Critique | Les belles créatures de Guðmundur Arnar Guðmundsson | 2024
Fin de journée après l’école. Quatre gamins de quatorze ans poussent des hurlements sur le toit d’un bâtiment désaffecté. On se suspend au-dessus du vide, on se provoque méchamment, on parle de filles avec lesquelles on ne couchera probablement jamais. A cet instant, on est les rois du monde.
Après Heartstone : un été islandais (2016), Guðmundur Arnar Guðmundsson poursuit son incursion au sein d’une jeunesse islandaise confrontée à une extrême violence. Il faut s’imposer, frapper, montrer qui est le plus fort. Les bandes rivales font la loi, essayons alors de les dominer. Microcosme impénétrable, étouffant, duquel on ne ressort que rarement. C’est un monde où les parents sont de pauvres âmes ou des menaces : un père alcoolique pour l’un, une mère absente pour un autre, un violeur enfin. Comment y échappe-t-on ? Par la violence, seule porte de sortie, seul moyen de s’affirmer. Tant pis, on fait comme les plus grands. Sans ça, comment exister ?

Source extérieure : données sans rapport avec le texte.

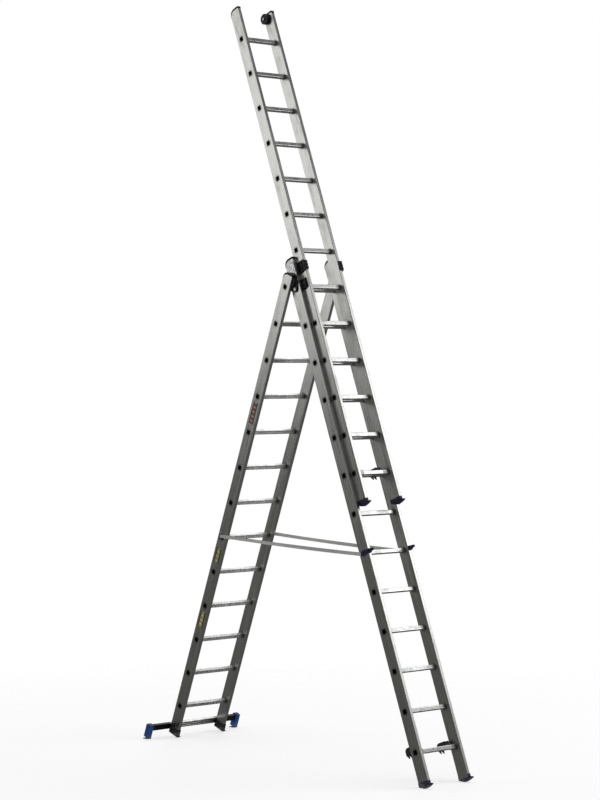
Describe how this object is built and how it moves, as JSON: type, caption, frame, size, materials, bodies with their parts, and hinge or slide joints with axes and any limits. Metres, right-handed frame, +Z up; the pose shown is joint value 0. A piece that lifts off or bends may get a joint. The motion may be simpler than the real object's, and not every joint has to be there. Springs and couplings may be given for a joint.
{
  "type": "extension ladder",
  "caption": "Aluminium extension ladder in three sections, set up as a trestle with the upper section run out, with a stabiliser bar, wall rollers and spreader straps.",
  "frame": {"origin": "on the floor, at the middle of the footprint", "axes": "+Z up; X along the rungs; the front section, which carries the sliding upper section, stands towards -Y, and the rear section with the stabiliser towards +Y"},
  "size_m": [0.872, 2.9076, 5.4412],
  "materials": {
    "stile_aluminium": "drawn, with fine lengthwise lines",
    "rung_aluminium": "drawn, ribbed",
    "plate_aluminium": "satin",
    "navy_plastic": "moulded",
    "black_plastic": "moulded",
    "black_rubber": "matt",
    "blue_plastic": "moulded",
    "black_steel": "powder coated",
    "zinc_steel": "zinc plated",
    "webbing": "woven",
    "sticker_film": "printed film",
    "roller_plastic": "moulded"
  },
  "bodies": {
    "front_section": {"front_stile_left": "stile_aluminium", "front_stile_right": "stile_aluminium", "front_rungs": "rung_aluminium", "front_foot_left": "navy_plastic", "front_foot_right": "navy_plastic", "front_cap_left": "black_plastic", "front_cap_right": "black_plastic", "guide_plate_left": "plate_aluminium", "guide_plate_right": "plate_aluminium", "guide_shoe_left": "black_plastic", "guide_shoe_right": "black_plastic", "guide_block_left": "black_plastic", "guide_block_right": "black_plastic", "guide_rivets": "zinc_steel", "hinge_bush_left": "black_plastic", "hinge_bush_right": "black_plastic", "front_hook_saddles": "zinc_steel", "front_hook_pins": "zinc_steel", "strap_left": "webbing", "strap_right": "webbing", "strap_clip_left": "navy_plastic", "strap_clip_right": "navy_plastic"},
    "rear_section": {"rear_stile_left": "stile_aluminium", "rear_stile_right": "stile_aluminium", "rear_rungs": "rung_aluminium", "rear_cap_left": "black_plastic", "rear_cap_right": "black_plastic", "rear_plug_left": "black_rubber", "rear_plug_right": "black_rubber", "hinge_bracket_left": "black_steel", "hinge_bracket_right": "black_steel", "hinge_pin_left": "zinc_steel", "hinge_pin_right": "zinc_steel", "hinge_rivets": "zinc_steel", "strap_anchors": "zinc_steel", "stabiliser_bar": "rung_aluminium", "stabiliser_boot_left": "blue_plastic", "stabiliser_boot_right": "blue_plastic", "stabiliser_sole_left": "black_rubber", "stabiliser_sole_right": "black_rubber", "stabiliser_bolts": "zinc_steel", "stickers": "sticker_film"},
    "upper_section": {"upper_stile_left": "stile_aluminium", "upper_stile_right": "stile_aluminium", "upper_rungs": "rung_aluminium", "upper_cap_left": "black_plastic", "upper_cap_right": "black_plastic", "upper_foot_left": "navy_plastic", "upper_foot_right": "navy_plastic", "roller_axles": "zinc_steel", "roller_spacers": "black_plastic", "upper_hook_saddles": "zinc_steel", "upper_hook_pins": "zinc_steel"},
    "front_left_hook": {"front_hook_left": "black_steel"},
    "front_right_hook": {"front_hook_right": "black_steel"},
    "upper_left_hook": {"upper_hook_left": "black_steel"},
    "upper_right_hook": {"upper_hook_right": "black_steel"},
    "left_wheel": {"roller_left": "roller_plastic"},
    "right_wheel": {"roller_right": "roller_plastic"}
  },
  "joints": [
    {"name": "fold", "type": "hinge", "parent": "front_section", "child": "rear_section", "pos_m": [0, -0.06005, 3.3537], "axis": [-1, 0, 0], "range_deg": [0, 43.2], "deforming": ["strap_left", "strap_right"]},
    {"name": "section_slide", "type": "slide", "parent": "front_section", "child": "upper_section", "axis": [0, 0.3681, 0.9298], "range_m": [-1.96, 0.56]},
    {"name": "front_left_hook_swing", "type": "hinge", "parent": "front_section", "child": "front_left_hook", "pos_m": [-0.1575, -1.26579, 0.24313], "axis": [1, 0, 0], "range_deg": [0, 60]},
    {"name": "front_right_hook_swing", "type": "hinge", "parent": "front_section", "child": "front_right_hook", "pos_m": [0.1575, -1.26579, 0.24313], "axis": [1, 0, 0], "range_deg": [0, 60]},
    {"name": "upper_left_hook_swing", "type": "hinge", "parent": "upper_section", "child": "upper_left_hook", "pos_m": [-0.1135, -0.61769, 2.08381], "axis": [1, 0, 0], "range_deg": [0, 60]},
    {"name": "upper_right_hook_swing", "type": "hinge", "parent": "upper_section", "child": "upper_right_hook", "pos_m": [0.1135, -0.61769, 2.08381], "axis": [1, 0, 0], "range_deg": [0, 60]},
    {"name": "left_wheel_spin", "type": "hinge", "parent": "upper_section", "child": "left_wheel", "pos_m": [-0.13, 0.68509, 5.37967], "axis": [1, 0, 0], "continuous": true},
    {"name": "right_wheel_spin", "type": "hinge", "parent": "upper_section", "child": "right_wheel", "pos_m": [0.13, 0.68509, 5.37967], "axis": [1, 0, 0], "continuous": true}
  ]
}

Récit cru d’une adolescence tumultueuse – que l’on vit par procuration lorsque l’on a eu la chance d’avoir une enfance choyée – Les belles créatures interroge brillamment les tenants et aboutissants des mécanismes virils. La plongée dans le quotidien des jeunes garçons est directe et s’ouvre sur le harcèlement scolaire de Balli, enfant en marge et introverti. Intégré à la bande d’Addi, Konni et Siggi, ils arpentent ensemble leurs minces chances de survie dans les banlieues de Reykjavik. Une simple caméra à l’épaule nous entraîne avec un naturalisme troublant dans leurs échappées.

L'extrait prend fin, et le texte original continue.